## Begin
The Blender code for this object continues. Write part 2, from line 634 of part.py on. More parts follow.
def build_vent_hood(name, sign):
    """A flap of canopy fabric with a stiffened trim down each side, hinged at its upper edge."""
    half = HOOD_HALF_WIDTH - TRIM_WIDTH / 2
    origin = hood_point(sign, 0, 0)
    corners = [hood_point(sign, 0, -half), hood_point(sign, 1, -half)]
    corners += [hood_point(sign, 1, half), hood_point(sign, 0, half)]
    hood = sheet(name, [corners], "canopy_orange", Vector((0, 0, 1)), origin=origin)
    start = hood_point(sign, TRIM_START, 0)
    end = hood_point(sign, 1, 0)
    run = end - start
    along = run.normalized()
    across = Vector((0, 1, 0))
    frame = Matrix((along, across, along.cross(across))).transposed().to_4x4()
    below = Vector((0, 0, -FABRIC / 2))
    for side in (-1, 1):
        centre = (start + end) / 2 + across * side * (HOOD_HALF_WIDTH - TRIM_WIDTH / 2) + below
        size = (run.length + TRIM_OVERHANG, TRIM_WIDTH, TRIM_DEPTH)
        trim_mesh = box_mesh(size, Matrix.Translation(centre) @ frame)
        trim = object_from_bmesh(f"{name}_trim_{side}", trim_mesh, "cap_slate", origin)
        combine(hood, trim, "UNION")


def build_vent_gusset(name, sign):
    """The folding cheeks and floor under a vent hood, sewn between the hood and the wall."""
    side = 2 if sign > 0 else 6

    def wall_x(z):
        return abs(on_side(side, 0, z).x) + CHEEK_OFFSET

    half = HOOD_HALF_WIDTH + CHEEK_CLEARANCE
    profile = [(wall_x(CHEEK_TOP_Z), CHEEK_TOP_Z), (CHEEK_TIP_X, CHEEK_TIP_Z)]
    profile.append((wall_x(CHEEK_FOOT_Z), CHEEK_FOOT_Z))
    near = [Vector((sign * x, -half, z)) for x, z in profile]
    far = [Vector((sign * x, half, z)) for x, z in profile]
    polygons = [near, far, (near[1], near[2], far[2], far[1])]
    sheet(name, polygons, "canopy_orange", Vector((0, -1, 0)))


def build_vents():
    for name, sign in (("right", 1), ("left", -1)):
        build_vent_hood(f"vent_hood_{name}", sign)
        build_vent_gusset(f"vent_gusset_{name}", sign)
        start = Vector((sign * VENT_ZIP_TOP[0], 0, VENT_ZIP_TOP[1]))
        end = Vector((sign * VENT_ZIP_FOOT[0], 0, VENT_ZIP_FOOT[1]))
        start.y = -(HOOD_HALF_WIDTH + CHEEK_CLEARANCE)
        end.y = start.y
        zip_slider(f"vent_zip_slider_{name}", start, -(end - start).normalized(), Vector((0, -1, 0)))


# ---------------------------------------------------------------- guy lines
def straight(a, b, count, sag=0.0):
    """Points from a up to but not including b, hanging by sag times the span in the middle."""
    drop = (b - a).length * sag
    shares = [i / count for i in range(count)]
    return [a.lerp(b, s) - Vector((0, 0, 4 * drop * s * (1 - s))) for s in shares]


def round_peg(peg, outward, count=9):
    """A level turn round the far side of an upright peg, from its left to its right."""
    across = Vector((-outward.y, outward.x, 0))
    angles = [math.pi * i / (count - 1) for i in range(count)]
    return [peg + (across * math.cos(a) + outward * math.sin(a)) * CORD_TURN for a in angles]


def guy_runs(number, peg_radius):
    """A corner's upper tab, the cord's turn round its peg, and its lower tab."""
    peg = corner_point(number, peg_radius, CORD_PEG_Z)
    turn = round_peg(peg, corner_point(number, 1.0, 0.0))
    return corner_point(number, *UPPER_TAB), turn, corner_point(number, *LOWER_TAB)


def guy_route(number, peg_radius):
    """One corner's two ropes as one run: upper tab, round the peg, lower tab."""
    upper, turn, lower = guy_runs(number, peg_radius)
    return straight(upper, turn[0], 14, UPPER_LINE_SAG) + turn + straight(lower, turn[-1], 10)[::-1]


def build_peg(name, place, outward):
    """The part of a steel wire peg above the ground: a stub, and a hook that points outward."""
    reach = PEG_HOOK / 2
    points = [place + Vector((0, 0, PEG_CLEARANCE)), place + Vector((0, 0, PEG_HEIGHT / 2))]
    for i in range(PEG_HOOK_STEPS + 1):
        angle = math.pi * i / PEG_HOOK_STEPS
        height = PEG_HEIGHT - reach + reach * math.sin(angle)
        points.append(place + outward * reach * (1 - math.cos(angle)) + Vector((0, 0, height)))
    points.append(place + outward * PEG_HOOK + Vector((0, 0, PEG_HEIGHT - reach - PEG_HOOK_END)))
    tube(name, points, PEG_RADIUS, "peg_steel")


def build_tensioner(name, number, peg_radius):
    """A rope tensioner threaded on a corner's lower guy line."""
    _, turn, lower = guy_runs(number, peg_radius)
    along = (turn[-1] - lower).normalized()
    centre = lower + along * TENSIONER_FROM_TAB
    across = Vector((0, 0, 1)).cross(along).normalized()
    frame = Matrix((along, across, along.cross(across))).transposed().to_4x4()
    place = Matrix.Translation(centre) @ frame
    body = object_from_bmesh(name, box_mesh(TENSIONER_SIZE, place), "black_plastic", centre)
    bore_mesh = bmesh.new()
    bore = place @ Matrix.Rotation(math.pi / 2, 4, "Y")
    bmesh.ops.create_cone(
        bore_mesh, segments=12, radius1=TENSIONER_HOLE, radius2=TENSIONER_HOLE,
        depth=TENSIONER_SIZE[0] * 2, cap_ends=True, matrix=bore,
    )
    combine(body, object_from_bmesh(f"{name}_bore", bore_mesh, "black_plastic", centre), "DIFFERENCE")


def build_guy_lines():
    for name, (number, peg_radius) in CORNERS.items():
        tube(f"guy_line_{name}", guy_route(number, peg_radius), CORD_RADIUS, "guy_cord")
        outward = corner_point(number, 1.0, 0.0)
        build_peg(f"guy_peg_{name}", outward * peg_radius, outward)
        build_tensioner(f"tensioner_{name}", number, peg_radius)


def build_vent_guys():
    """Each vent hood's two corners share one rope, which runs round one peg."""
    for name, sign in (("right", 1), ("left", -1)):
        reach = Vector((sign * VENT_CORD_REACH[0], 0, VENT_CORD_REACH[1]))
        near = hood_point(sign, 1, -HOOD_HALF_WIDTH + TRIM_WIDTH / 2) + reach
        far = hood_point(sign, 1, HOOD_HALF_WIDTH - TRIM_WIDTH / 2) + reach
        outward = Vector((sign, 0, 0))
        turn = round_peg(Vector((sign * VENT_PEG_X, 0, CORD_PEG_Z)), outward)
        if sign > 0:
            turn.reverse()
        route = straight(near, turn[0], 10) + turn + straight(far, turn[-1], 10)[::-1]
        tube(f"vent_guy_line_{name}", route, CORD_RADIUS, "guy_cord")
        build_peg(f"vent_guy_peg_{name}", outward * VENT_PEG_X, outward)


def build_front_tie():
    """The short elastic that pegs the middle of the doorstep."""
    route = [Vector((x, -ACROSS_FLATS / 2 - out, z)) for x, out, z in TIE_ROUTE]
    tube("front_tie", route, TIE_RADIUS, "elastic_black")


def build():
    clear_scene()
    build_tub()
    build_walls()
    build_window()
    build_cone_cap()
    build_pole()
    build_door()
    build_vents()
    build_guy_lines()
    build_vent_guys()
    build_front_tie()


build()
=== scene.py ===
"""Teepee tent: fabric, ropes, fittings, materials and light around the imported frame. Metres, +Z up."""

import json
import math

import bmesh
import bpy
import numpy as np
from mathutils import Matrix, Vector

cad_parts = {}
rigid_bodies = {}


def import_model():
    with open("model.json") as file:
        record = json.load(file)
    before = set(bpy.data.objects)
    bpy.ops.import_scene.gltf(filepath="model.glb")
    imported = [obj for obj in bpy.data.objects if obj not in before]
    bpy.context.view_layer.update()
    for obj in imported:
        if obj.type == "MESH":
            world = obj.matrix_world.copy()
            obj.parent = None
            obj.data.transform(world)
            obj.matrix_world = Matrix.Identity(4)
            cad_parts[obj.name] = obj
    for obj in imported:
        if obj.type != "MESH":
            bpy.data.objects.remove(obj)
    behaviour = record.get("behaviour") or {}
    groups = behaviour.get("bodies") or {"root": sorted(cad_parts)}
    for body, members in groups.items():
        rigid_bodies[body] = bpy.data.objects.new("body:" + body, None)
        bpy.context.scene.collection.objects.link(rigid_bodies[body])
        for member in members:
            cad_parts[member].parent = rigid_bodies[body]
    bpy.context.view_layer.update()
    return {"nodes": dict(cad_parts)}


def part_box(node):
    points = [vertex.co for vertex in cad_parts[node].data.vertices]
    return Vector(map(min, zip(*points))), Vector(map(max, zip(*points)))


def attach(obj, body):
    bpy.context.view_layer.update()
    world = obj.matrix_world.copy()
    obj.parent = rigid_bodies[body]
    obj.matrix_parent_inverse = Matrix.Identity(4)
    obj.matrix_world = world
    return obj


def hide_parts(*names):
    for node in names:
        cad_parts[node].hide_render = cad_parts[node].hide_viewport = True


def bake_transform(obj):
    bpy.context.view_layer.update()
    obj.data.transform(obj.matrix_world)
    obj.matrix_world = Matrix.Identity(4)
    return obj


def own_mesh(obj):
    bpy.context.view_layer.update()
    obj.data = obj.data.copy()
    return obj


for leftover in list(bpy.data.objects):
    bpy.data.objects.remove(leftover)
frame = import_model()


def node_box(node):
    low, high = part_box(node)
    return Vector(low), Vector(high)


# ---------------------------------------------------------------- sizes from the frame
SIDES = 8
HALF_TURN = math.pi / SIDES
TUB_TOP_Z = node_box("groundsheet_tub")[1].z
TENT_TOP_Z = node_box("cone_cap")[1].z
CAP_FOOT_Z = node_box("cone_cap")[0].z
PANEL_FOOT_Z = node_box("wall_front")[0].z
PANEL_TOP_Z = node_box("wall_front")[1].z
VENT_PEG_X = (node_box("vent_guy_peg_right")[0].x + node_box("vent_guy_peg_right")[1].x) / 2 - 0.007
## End
## Begin
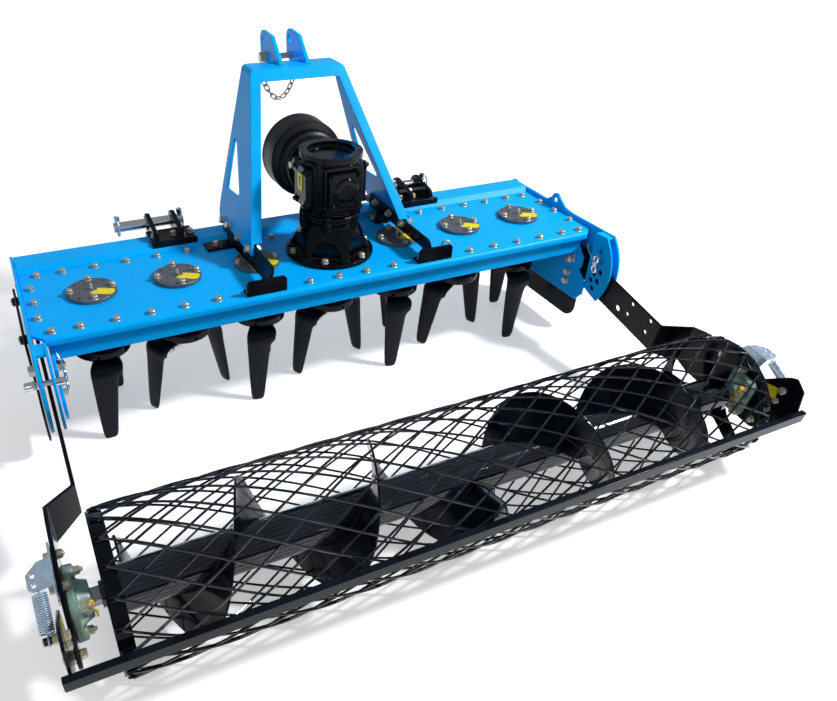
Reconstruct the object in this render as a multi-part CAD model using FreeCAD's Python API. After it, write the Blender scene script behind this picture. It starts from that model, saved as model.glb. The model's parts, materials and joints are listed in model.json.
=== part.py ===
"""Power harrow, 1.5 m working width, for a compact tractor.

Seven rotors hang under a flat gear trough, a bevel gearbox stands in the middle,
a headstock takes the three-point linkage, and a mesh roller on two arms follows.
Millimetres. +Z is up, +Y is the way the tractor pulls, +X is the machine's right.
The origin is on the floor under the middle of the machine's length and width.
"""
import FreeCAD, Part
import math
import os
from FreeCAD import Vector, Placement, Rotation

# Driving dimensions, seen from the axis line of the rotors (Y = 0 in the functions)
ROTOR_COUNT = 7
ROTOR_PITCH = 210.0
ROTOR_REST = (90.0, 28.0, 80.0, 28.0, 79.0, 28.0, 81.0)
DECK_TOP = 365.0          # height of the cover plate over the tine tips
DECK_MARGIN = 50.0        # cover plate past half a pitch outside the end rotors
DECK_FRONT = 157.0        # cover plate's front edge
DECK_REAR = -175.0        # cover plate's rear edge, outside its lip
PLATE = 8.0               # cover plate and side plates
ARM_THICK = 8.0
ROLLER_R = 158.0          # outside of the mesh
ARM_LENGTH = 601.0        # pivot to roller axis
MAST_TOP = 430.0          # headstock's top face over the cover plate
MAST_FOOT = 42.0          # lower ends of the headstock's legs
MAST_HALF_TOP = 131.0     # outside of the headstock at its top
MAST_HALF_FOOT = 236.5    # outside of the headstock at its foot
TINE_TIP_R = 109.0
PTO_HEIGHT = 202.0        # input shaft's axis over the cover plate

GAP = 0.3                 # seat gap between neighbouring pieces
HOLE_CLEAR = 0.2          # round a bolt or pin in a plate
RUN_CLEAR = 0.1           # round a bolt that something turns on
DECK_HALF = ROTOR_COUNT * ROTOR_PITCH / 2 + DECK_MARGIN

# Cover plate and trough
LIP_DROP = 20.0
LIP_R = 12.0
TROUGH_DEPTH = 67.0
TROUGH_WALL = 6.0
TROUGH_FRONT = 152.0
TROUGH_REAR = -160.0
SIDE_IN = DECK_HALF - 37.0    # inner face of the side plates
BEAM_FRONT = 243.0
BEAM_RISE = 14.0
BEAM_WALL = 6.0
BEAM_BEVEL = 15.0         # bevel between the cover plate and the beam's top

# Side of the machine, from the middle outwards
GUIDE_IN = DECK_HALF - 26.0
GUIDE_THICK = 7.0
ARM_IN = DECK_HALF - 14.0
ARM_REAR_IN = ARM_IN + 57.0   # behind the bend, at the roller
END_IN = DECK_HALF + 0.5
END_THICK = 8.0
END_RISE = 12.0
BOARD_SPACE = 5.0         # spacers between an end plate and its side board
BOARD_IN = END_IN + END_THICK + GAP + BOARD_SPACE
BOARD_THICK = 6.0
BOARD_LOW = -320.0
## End
• _What the task requires_: What do the lines above say from the one containing "Reconstruct the object" down to the one containing "DECK_HALF = ROTOR_COUNT"? Return them exactly, both end lines included, and only them.

• _Response below_:
Reconstruct the object in this render as a multi-part CAD model using FreeCAD's Python API. After it, write the Blender scene script behind this picture. It starts from that model, saved as model.glb. The model's parts, materials and joints are listed in model.json.
=== part.py ===
"""Power harrow, 1.5 m working width, for a compact tractor.

Seven rotors hang under a flat gear trough, a bevel gearbox stands in the middle,
a headstock takes the three-point linkage, and a mesh roller on two arms follows.
Millimetres. +Z is up, +Y is the way the tractor pulls, +X is the machine's right.
The origin is on the floor under the middle of the machine's length and width.
"""
import FreeCAD, Part
import math
import os
from FreeCAD import Vector, Placement, Rotation

# Driving dimensions, seen from the axis line of the rotors (Y = 0 in the functions)
ROTOR_COUNT = 7
ROTOR_PITCH = 210.0
ROTOR_REST = (90.0, 28.0, 80.0, 28.0, 79.0, 28.0, 81.0)
DECK_TOP = 365.0          # height of the cover plate over the tine tips
DECK_MARGIN = 50.0        # cover plate past half a pitch outside the end rotors
DECK_FRONT = 157.0        # cover plate's front edge
DECK_REAR = -175.0        # cover plate's rear edge, outside its lip
PLATE = 8.0               # cover plate and side plates
ARM_THICK = 8.0
ROLLER_R = 158.0          # outside of the mesh
ARM_LENGTH = 601.0        # pivot to roller axis
MAST_TOP = 430.0          # headstock's top face over the cover plate
MAST_FOOT = 42.0          # lower ends of the headstock's legs
MAST_HALF_TOP = 131.0     # outside of the headstock at its top
MAST_HALF_FOOT = 236.5    # outside of the headstock at its foot
TINE_TIP_R = 109.0
PTO_HEIGHT = 202.0        # input shaft's axis over the cover plate

GAP = 0.3                 # seat gap between neighbouring pieces
HOLE_CLEAR = 0.2          # round a bolt or pin in a plate
RUN_CLEAR = 0.1           # round a bolt that something turns on
DECK_HALF = ROTOR_COUNT * ROTOR_PITCH / 2 + DECK_MARGIN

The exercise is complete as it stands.